To better understand the migration behavior of minor actinides in deep groundwater, the interactions between doped rare earth elements (REEs) and components of Horonobe deep groundwater were investigated. Approximately 10 ppb of the REEs, i.e. Y, La, Ce, Pr, Nd, Sm, Eu, Gd, Tb, Dy, Er, Tm, and Yb were doped into a groundwater sample collected from a packed section in a borehole drilled at 140 m depth in the experiment drift of Horonobe Underground Research Laboratory in Hokkaido, Japan. The groundwater sample was sequentially filtered with a 0.2 μm pore filter, and 10 kDa, 3 kDa and 1 kDa nominal molecular weight limit (NMWL) ultrafilters with conditions kept inert.

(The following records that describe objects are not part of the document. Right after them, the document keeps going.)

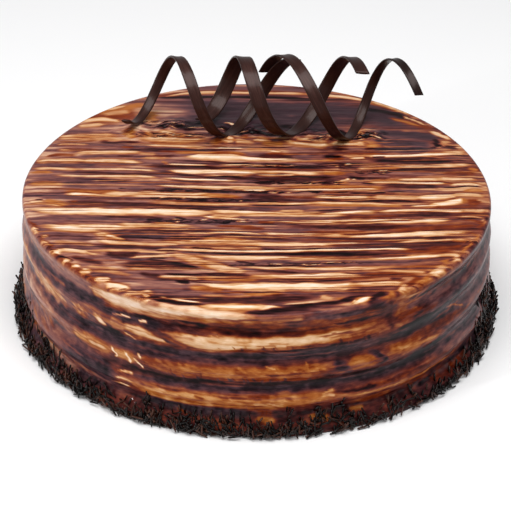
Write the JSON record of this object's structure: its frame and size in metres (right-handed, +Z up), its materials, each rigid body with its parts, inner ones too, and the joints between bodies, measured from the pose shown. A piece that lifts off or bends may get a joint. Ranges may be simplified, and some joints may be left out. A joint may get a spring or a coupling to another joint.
{
  "type": "irish coffee cake",
  "caption": "Round uncut layer cake under marbled glaze, with combed ridges round its side, chocolate strands at its foot and chocolate curls standing on top; a dessert to slice and serve.",
  "frame": {"origin": "centre of the cake's round underside, on the surface it stands on", "axes": "+Z up through the cake; -Y towards the front, the side seen in the picture; +X to the right of it, along the curls"},
  "size_m": [0.2531, 0.2536, 0.1122],
  "materials": {
    "marbled_glaze": "mirror-gloss caramel, cream and dark chocolate glaze",
    "dark_chocolate": "satin dark chocolate"
  },
  "bodies": {
    "root": {"cake": "marbled_glaze", "curl_left": "dark_chocolate", "curl_middle": "dark_chocolate", "curl_right": "dark_chocolate"}
  },
  "joints": []
}
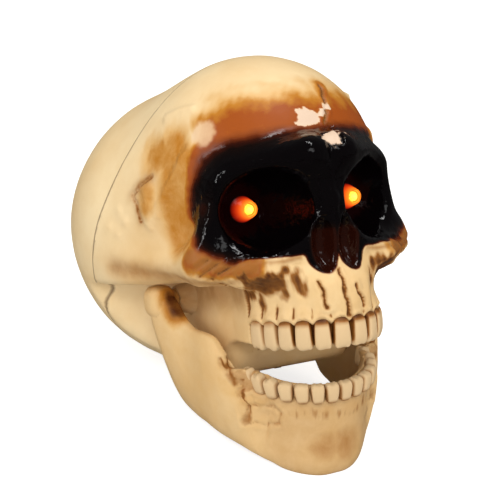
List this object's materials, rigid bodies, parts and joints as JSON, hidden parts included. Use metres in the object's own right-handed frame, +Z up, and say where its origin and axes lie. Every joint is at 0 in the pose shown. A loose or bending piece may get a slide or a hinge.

Next, the filtrate solutions were analyzed with inductively coupled plasma mass spectrometry (ICP-MS) to determine the concentrations of the REEs retained in solution at each filtration step, while the used filters were analyzed through neutron activation analysis (NAA) and TOF-SIMS element mapping to determine the amounts and chemical species of the trapped fractions of REEs on each filter. A strong relationship between the ratios of REEs retained in the filtrate solutions and the ionic radii of the associated REEs was observed; i.e. smaller REEs occur in larger proportions dissolved in the solution phase under the conditions of the Horonobe groundwater. The NAA and TOF-SIMS analyses revealed that portions of the REEs were trapped by the 0.2 μm pore filter as REE phosphates, which correspond to the species predicted to be predominant by chemical equilibrium calculations for the conditions of the Horonobe groundwater. Additionally, small portions of colloidal REEs were trapped by the 10 kDa and 3 kDa NMWL ultrafilters. These results suggest that phosphate anions play an important role in the chemical behavior of REEs in saline (seawater-based) groundwater, which may be useful for predicting the migration behavior of trivalent actinides released from radioactive waste repositories in the far future.